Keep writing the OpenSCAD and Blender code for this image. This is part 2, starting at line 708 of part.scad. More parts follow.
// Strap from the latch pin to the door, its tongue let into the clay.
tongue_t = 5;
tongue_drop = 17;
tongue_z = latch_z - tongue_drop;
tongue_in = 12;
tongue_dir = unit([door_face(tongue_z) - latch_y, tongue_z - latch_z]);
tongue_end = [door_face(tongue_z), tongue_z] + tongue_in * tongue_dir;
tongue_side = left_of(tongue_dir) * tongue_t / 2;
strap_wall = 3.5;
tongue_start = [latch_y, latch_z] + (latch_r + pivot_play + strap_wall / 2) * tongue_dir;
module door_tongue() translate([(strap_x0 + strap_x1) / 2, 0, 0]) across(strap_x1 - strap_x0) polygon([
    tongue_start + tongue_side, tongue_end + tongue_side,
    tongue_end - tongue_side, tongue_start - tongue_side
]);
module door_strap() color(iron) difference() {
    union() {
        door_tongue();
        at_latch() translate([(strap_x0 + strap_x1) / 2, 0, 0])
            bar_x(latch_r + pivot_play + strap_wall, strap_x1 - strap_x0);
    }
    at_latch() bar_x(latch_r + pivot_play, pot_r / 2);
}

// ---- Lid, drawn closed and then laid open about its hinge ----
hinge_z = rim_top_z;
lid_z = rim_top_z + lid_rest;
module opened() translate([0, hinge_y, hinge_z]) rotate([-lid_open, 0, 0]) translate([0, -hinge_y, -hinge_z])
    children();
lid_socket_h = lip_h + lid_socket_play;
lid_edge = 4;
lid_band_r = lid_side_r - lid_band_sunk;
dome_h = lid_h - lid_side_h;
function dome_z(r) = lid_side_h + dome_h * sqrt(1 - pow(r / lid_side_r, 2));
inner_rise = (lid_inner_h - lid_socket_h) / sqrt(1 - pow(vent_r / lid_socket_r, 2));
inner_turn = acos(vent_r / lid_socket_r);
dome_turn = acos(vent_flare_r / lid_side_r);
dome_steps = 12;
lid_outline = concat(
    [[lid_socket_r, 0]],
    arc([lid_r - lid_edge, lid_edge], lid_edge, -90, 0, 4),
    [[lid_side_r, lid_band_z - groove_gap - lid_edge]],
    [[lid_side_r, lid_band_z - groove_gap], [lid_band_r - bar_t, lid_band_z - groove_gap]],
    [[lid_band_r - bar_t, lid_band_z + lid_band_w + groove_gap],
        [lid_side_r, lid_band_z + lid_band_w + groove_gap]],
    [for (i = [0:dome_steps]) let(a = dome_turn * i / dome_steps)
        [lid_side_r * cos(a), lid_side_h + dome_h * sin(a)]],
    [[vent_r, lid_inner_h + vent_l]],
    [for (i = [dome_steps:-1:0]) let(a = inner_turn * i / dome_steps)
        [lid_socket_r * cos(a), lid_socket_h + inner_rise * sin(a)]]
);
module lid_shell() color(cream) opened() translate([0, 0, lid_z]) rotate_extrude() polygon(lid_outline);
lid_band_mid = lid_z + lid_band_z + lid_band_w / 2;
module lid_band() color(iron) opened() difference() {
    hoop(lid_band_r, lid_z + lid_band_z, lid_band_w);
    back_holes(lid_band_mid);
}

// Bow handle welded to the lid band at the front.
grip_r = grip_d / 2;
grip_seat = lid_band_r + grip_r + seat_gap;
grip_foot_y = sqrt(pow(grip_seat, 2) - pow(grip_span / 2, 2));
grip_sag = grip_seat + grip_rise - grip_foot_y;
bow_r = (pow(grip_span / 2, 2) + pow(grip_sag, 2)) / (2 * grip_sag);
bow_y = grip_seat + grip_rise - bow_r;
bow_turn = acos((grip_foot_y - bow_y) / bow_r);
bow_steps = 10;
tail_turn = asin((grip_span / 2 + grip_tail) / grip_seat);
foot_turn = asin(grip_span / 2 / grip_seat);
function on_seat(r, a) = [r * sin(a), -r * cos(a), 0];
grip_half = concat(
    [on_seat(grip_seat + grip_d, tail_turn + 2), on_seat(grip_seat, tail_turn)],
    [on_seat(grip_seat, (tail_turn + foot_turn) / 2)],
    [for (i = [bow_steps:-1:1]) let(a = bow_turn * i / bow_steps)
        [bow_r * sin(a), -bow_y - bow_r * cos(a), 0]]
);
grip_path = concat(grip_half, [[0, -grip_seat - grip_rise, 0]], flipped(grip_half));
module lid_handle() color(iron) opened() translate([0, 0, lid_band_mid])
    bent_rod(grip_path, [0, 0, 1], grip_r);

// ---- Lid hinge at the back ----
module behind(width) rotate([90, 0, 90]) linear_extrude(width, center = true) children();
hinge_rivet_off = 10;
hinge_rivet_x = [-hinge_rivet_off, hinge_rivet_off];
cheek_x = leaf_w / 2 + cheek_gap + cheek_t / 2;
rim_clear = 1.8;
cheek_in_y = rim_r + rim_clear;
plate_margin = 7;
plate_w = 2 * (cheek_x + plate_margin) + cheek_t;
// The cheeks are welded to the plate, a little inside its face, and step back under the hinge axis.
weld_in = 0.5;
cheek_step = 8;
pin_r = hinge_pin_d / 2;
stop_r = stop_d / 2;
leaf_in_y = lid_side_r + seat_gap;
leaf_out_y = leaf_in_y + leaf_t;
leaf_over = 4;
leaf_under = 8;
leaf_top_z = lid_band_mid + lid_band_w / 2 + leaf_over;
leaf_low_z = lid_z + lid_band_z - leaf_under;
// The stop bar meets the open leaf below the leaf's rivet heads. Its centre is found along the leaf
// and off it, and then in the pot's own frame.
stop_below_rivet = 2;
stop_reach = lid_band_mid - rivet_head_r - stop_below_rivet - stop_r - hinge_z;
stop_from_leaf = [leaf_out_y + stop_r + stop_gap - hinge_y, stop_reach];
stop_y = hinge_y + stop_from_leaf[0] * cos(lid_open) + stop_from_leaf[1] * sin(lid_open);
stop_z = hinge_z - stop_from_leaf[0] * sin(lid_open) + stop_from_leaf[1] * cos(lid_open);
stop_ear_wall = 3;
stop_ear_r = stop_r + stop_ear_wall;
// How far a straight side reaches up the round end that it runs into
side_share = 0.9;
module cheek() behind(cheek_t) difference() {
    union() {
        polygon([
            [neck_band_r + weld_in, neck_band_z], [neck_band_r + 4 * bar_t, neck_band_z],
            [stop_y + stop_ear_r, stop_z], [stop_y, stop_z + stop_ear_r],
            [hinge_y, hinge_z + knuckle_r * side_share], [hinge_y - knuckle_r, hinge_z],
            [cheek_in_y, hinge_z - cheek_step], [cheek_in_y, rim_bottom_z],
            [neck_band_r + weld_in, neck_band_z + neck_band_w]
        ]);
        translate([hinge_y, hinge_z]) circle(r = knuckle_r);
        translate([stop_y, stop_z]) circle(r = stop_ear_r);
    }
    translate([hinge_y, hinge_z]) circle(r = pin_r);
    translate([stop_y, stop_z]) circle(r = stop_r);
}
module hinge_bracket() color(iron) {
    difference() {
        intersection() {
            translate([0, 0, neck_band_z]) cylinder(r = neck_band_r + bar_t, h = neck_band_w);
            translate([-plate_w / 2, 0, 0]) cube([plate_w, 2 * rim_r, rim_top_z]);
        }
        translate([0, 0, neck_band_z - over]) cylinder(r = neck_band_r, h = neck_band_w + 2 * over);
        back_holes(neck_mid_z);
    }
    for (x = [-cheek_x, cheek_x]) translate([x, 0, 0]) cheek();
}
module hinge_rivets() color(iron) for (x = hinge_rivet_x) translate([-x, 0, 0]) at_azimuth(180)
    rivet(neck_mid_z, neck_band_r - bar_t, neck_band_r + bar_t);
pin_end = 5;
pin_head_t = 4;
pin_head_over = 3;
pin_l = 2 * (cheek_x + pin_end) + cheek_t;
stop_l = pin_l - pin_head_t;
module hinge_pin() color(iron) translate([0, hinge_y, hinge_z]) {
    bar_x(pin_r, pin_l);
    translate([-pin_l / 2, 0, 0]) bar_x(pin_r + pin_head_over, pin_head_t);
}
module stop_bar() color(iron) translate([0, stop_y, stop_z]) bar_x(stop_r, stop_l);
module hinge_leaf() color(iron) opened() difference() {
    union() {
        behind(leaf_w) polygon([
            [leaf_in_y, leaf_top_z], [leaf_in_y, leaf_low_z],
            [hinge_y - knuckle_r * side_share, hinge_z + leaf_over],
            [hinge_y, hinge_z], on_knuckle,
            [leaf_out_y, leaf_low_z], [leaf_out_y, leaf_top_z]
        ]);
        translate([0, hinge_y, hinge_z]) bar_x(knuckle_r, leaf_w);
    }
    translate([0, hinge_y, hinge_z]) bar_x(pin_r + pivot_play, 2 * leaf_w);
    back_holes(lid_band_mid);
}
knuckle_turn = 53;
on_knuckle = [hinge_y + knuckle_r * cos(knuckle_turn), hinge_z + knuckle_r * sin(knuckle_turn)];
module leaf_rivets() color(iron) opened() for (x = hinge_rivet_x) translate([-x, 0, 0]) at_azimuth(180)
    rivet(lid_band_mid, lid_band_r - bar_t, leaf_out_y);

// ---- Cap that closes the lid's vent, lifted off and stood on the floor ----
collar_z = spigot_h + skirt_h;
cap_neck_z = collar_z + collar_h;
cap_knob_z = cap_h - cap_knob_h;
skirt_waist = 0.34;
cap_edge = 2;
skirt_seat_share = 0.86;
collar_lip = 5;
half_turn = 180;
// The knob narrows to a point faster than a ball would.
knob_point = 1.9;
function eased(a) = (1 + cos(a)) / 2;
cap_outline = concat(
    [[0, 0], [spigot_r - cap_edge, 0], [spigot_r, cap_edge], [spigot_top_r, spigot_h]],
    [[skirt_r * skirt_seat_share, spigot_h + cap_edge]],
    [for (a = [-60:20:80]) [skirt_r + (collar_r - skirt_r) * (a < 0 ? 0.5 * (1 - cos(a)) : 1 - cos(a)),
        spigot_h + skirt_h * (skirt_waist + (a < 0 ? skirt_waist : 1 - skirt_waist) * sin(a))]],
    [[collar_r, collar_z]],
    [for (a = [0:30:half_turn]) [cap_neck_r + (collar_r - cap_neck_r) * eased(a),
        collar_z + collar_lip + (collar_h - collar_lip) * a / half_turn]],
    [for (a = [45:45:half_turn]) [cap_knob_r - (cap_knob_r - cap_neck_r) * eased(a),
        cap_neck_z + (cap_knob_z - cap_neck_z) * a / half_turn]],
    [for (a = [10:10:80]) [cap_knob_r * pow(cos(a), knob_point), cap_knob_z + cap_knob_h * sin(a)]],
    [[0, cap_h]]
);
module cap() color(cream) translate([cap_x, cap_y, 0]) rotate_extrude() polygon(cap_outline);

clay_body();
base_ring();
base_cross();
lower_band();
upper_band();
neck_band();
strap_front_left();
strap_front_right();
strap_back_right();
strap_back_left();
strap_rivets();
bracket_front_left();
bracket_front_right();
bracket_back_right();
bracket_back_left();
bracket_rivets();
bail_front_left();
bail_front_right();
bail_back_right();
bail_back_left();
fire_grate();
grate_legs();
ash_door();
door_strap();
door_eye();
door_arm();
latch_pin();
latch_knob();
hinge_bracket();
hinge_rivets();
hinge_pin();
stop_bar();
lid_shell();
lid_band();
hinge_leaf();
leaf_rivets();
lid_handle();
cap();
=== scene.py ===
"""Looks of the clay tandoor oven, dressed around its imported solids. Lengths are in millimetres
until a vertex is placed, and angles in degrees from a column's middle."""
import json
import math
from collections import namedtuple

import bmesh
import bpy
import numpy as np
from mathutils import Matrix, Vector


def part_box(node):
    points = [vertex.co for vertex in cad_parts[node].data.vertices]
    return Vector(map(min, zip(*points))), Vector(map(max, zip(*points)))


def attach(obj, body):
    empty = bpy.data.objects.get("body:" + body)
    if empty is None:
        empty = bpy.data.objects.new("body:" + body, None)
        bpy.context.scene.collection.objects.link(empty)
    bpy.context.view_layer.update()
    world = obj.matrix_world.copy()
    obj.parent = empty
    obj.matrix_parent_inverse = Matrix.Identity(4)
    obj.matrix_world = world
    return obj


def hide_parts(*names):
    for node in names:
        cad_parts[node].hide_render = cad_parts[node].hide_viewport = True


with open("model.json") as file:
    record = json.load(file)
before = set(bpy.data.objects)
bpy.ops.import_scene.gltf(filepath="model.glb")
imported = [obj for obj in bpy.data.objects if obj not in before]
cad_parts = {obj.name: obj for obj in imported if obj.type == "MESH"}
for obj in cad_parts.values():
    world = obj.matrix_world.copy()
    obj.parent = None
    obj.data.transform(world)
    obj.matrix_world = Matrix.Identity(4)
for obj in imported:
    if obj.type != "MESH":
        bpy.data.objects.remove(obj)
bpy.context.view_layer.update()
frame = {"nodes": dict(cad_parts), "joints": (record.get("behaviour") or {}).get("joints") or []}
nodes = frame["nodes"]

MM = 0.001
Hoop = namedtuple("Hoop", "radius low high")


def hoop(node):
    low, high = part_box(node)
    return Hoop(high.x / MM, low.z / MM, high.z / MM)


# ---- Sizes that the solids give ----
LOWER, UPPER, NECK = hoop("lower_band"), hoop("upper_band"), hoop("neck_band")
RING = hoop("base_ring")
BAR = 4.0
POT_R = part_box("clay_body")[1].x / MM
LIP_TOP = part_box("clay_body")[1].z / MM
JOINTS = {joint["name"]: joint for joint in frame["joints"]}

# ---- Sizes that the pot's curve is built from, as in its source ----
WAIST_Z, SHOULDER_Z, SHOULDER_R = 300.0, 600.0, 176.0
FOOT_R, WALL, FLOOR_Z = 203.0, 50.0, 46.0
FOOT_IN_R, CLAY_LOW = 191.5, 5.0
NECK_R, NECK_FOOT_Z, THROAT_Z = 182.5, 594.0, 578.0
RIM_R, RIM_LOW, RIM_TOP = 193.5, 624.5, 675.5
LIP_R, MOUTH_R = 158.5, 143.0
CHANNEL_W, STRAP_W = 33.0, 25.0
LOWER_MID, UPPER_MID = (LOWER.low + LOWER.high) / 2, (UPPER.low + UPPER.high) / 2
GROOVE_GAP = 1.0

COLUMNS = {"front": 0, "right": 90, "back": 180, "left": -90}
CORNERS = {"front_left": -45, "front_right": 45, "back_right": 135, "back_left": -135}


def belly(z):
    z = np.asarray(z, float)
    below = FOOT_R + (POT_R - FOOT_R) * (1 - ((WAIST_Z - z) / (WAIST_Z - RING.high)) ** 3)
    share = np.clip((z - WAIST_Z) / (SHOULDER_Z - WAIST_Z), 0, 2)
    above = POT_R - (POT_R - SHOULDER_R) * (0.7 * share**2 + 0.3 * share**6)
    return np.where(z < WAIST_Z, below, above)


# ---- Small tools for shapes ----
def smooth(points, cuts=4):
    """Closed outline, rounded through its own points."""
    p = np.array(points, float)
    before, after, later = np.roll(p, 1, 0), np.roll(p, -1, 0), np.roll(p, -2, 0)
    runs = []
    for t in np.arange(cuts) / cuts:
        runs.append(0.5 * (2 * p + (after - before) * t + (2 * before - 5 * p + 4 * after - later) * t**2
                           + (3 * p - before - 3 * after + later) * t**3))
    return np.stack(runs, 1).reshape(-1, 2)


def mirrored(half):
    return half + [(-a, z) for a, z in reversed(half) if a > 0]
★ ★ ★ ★
Starting at the line that holds "clay_body();", copy each line exactly and stop after the line that holds "before = set(bpy.data.objects)".

clay_body();
base_ring();
base_cross();
lower_band();
upper_band();
neck_band();
strap_front_left();
strap_front_right();
strap_back_right();
strap_back_left();
strap_rivets();
bracket_front_left();
bracket_front_right();
bracket_back_right();
bracket_back_left();
bracket_rivets();
bail_front_left();
bail_front_right();
bail_back_right();
bail_back_left();
fire_grate();
grate_legs();
ash_door();
door_strap();
door_eye();
door_arm();
latch_pin();
latch_knob();
hinge_bracket();
hinge_rivets();
hinge_pin();
stop_bar();
lid_shell();
lid_band();
hinge_leaf();
leaf_rivets();
lid_handle();
cap();
=== scene.py ===
"""Looks of the clay tandoor oven, dressed around its imported solids. Lengths are in millimetres
until a vertex is placed, and angles in degrees from a column's middle."""
import json
import math
from collections import namedtuple

import bmesh
import bpy
import numpy as np
from mathutils import Matrix, Vector


def part_box(node):
    points = [vertex.co for vertex in cad_parts[node].data.vertices]
    return Vector(map(min, zip(*points))), Vector(map(max, zip(*points)))


def attach(obj, body):
    empty = bpy.data.objects.get("body:" + body)
    if empty is None:
        empty = bpy.data.objects.new("body:" + body, None)
        bpy.context.scene.collection.objects.link(empty)
    bpy.context.view_layer.update()
    world = obj.matrix_world.copy()
    obj.parent = empty
    obj.matrix_parent_inverse = Matrix.Identity(4)
    obj.matrix_world = world
    return obj


def hide_parts(*names):
    for node in names:
        cad_parts[node].hide_render = cad_parts[node].hide_viewport = True


with open("model.json") as file:
    record = json.load(file)
before = set(bpy.data.objects)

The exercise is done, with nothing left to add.